In the State of State document it concludes that GERS data is produced only for Scotland as part of the UK and does not model scenarios for an independent Scotland. This has not stopped a succession of Unionist commentators and politicians appropriating the stock phrase “£15 billion deficit” loudly and relentlessly to argue against independence.

A similar pattern occurred when the media used stock phrases to sell the Iraq war rather than challenging Tony Blair. The academic Glen Rangwala analysed the speech that Tony Blair made when he presented his case for war to Parliament in 2003, writing that: “Blair’s first piece of ‘evidence’ was about a substance that the weapons inspectors consider to have been no threat since early 1991. Tony Blair didn’t tell the MPs that.”

Blair’s falsehoods could have been exposed if journalists had done their job of challenging instead of parroting his lies.

This was part of a continuous pattern. Blair’s men such as John Reid and Jack Straw were wheeled out night after night to assert that Saddam Hussein had thousands of litres of deadly Anthrax that were unaccounted for. Not once did an interviewer respond with the basic facts: that Iraq is only known to have produced liquid bulk anthrax, which has a shelf life of just three years. The last known batch of liquid anthrax was produced in 1991 at a state-owned factory blown up in 1996.

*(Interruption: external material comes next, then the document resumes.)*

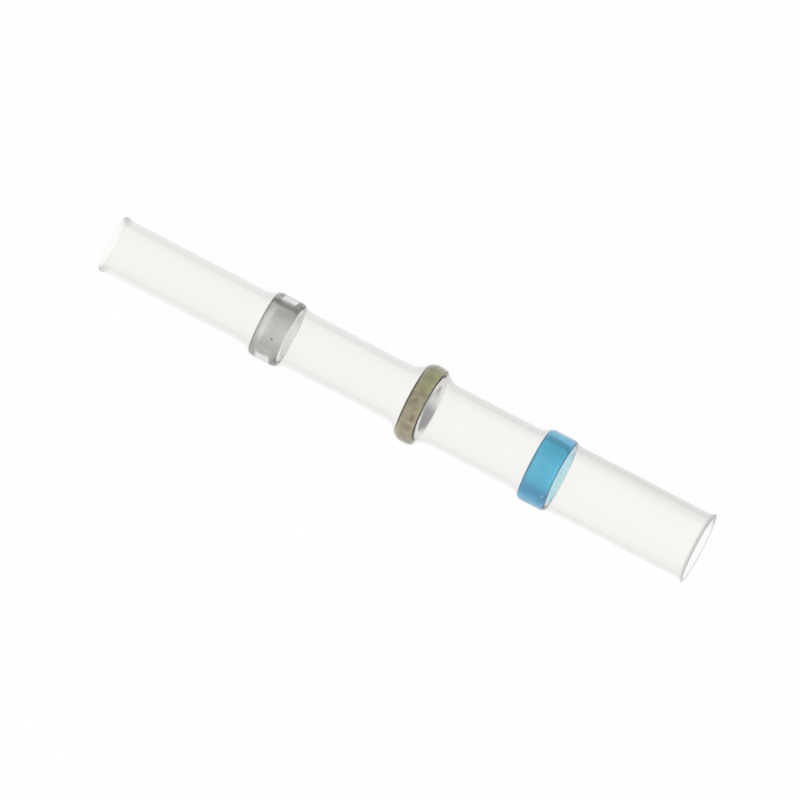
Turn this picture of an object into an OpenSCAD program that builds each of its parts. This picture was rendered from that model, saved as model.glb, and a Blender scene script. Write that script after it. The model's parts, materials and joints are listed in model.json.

Scott Ritter, who oversaw Iraqi WMD disarmament, stated that if Iraq had tried to reconstitute any WMD production it would have been detected by what was the most sophisticated form of monitoring in history.

Whether it comes to war or independence the message is absolutely clear. The Unionist commentariat will give the line dictated by Westminster. It simply does not occur to them that what they are being told is an untruth.

Alan Hinnrichs
Dundee

WILL Theresa May still consider President Trump a gentleman after he forces the UK to accept a trade deal involving GM crops, meat containing growth hormones, and access to our NHS by American healthcare firms in a post-Brexit trade agreement?

On the other hand, she might not be bothered, which is even more worrying.